## Source excerpt

---

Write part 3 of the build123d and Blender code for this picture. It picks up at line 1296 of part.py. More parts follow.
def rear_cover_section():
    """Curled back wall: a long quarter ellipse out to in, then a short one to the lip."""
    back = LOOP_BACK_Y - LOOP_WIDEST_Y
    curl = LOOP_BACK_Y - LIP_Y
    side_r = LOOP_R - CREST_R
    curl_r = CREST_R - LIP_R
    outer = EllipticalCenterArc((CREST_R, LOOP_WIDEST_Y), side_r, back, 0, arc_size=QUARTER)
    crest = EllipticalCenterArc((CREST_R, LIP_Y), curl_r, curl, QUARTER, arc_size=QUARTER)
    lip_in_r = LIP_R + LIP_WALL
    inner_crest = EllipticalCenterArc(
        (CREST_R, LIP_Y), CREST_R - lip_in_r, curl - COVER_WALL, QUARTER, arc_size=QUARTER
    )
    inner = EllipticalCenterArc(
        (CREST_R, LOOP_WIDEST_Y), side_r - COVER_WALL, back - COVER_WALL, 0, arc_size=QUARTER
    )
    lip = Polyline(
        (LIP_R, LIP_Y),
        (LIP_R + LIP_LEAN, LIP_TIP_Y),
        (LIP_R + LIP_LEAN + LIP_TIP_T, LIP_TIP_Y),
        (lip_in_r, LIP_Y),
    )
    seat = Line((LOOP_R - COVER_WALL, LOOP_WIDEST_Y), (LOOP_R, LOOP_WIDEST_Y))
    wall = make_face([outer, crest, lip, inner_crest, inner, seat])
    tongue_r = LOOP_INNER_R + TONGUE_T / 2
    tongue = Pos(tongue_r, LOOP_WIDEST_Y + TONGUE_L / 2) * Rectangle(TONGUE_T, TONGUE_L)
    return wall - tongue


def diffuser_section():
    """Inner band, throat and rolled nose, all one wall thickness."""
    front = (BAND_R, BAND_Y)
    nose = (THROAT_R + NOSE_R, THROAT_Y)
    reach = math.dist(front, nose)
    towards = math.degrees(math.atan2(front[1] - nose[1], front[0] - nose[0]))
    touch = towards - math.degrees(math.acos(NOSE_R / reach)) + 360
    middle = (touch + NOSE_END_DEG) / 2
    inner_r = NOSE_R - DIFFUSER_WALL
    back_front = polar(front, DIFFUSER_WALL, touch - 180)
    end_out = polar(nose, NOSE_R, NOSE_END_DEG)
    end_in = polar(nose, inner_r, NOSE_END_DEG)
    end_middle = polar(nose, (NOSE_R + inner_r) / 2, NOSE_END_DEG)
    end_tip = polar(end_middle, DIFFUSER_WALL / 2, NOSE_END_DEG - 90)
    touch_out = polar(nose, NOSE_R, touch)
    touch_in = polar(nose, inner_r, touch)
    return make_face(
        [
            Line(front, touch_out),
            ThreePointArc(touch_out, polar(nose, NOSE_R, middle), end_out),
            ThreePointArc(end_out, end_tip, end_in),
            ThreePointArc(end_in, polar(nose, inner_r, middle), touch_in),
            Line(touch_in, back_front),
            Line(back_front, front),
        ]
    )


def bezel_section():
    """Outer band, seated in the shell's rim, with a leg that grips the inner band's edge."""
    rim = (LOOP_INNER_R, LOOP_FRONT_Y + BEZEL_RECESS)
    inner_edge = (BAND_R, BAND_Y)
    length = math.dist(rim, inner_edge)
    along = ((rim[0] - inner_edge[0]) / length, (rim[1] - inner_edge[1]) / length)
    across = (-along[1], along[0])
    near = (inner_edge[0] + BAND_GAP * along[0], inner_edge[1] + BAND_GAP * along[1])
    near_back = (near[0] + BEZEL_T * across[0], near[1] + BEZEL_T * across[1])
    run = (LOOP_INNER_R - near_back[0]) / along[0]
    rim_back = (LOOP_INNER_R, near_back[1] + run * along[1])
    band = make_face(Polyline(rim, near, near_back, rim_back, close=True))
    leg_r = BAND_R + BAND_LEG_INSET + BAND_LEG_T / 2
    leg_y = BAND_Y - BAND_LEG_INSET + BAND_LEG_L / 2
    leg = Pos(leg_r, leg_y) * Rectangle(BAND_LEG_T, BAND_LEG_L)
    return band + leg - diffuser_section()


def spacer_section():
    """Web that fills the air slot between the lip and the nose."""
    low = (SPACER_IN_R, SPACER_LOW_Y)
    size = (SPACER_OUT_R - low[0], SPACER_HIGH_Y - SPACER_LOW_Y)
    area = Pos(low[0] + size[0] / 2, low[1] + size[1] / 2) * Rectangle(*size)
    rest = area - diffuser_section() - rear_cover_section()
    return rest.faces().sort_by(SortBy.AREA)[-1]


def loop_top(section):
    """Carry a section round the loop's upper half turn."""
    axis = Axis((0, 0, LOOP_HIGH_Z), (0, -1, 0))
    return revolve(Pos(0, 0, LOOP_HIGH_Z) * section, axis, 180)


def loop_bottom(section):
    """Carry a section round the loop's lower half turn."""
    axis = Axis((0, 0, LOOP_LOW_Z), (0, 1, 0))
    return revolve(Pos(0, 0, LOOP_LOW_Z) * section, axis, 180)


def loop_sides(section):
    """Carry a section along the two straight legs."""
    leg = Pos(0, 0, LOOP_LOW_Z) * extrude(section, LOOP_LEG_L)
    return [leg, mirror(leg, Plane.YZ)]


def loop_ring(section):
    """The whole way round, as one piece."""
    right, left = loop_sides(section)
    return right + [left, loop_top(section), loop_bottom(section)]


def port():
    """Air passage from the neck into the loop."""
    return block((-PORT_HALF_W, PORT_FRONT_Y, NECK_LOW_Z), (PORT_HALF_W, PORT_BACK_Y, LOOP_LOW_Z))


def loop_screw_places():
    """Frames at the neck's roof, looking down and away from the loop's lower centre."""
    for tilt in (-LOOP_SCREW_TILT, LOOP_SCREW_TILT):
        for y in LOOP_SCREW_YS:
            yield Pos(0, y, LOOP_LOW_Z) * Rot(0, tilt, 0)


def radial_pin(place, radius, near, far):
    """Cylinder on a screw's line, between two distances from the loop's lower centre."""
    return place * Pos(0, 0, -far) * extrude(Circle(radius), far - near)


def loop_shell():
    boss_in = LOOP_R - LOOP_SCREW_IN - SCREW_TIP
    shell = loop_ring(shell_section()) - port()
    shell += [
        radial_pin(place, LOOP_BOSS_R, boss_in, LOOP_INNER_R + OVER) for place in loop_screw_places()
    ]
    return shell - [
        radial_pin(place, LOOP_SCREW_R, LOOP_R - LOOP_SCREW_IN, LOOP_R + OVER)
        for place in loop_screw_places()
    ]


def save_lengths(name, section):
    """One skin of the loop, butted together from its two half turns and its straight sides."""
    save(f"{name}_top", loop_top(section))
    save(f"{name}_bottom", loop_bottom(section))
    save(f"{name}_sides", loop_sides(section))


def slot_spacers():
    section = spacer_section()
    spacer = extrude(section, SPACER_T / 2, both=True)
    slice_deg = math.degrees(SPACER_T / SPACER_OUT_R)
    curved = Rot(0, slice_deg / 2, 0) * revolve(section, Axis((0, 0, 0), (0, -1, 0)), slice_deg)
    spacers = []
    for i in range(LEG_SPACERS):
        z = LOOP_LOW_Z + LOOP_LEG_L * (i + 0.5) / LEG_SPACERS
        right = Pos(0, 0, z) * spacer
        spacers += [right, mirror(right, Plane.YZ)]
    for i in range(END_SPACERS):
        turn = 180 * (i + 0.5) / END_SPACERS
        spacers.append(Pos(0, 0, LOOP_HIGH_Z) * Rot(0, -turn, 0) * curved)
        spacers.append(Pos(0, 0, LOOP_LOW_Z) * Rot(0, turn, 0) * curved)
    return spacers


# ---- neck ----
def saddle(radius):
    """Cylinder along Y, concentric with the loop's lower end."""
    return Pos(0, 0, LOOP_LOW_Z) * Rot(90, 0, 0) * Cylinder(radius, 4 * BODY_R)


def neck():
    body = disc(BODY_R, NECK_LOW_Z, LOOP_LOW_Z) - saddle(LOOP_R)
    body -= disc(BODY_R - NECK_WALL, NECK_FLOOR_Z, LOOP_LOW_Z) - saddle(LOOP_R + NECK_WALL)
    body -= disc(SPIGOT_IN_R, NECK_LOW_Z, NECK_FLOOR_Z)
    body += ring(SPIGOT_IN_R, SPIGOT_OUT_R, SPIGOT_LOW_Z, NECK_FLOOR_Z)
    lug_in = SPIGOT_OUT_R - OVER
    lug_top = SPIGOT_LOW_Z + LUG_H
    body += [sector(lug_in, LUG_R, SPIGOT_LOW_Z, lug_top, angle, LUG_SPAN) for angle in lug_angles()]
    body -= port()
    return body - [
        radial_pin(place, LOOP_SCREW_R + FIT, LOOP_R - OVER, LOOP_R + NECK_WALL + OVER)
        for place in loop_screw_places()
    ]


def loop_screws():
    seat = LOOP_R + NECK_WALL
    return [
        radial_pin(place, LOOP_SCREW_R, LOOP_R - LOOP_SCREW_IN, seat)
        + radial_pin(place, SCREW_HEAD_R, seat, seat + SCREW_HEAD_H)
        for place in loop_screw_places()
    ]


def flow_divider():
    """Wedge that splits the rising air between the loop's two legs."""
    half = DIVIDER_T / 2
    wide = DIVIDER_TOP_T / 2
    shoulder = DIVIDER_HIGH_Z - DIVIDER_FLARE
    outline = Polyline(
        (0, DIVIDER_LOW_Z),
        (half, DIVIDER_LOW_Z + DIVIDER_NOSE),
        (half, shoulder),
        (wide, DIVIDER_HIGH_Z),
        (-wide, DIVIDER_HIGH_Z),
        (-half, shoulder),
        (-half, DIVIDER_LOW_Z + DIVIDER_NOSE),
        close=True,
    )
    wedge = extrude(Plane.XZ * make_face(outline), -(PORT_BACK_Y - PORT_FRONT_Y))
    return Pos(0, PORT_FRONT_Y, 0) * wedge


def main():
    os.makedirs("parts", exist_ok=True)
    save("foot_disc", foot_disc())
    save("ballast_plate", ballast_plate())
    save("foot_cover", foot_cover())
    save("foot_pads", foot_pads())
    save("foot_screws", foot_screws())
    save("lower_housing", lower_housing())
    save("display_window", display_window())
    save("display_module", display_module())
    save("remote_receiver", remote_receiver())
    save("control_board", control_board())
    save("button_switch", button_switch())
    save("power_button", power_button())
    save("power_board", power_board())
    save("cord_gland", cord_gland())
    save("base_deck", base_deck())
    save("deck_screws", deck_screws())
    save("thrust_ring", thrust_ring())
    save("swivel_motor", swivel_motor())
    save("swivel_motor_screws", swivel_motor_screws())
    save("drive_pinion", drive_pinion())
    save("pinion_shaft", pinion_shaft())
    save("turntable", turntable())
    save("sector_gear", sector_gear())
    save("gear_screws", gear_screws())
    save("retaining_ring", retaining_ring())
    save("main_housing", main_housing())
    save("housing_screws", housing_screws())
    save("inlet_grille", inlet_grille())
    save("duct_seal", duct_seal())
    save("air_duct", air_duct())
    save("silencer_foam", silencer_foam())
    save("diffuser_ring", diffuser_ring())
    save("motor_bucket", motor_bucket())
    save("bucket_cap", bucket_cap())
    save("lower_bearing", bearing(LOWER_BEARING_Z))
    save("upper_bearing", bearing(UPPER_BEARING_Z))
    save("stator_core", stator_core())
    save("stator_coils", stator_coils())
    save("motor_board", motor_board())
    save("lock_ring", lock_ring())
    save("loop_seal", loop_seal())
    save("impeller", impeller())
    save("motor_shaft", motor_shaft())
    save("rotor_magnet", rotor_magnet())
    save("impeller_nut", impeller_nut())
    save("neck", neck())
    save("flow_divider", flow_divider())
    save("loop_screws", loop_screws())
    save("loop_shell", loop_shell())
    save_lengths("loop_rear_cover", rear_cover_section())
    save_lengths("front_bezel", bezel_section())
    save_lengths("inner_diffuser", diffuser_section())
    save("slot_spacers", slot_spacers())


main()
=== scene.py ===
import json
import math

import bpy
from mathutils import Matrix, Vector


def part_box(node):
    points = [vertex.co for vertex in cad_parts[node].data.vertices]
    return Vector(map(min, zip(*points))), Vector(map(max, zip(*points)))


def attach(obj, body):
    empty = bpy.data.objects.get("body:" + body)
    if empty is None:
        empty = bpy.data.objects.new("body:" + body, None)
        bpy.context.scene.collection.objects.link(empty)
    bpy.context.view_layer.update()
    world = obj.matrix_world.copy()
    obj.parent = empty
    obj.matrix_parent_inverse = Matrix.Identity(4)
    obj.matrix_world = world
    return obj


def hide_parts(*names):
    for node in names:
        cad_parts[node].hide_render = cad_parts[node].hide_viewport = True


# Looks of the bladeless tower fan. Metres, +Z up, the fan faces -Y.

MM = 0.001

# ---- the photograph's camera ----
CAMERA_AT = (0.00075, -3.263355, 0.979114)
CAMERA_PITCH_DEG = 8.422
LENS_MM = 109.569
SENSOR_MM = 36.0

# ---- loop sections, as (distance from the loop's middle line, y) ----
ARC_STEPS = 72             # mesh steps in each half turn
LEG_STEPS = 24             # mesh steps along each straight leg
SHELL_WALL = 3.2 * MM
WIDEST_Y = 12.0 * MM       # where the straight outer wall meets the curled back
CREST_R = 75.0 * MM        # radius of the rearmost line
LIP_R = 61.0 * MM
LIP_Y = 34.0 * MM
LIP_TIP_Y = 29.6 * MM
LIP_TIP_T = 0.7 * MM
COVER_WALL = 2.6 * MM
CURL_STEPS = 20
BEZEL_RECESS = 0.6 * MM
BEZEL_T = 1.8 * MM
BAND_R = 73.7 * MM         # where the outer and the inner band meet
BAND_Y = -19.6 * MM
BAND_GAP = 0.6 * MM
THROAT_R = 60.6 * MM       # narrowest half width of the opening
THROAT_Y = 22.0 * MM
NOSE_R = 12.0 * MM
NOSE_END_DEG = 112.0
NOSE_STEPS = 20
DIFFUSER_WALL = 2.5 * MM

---

Begin with the line containing "from mathutils import Matrix, Vector", end with the line containing "obj.parent = empty", and transcribe exactly every line in that span, with nothing added.

## Response to the exercise
from mathutils import Matrix, Vector


def part_box(node):
    points = [vertex.co for vertex in cad_parts[node].data.vertices]
    return Vector(map(min, zip(*points))), Vector(map(max, zip(*points)))


def attach(obj, body):
    empty = bpy.data.objects.get("body:" + body)
    if empty is None:
        empty = bpy.data.objects.new("body:" + body, None)
        bpy.context.scene.collection.objects.link(empty)
    bpy.context.view_layer.update()
    world = obj.matrix_world.copy()
    obj.parent = empty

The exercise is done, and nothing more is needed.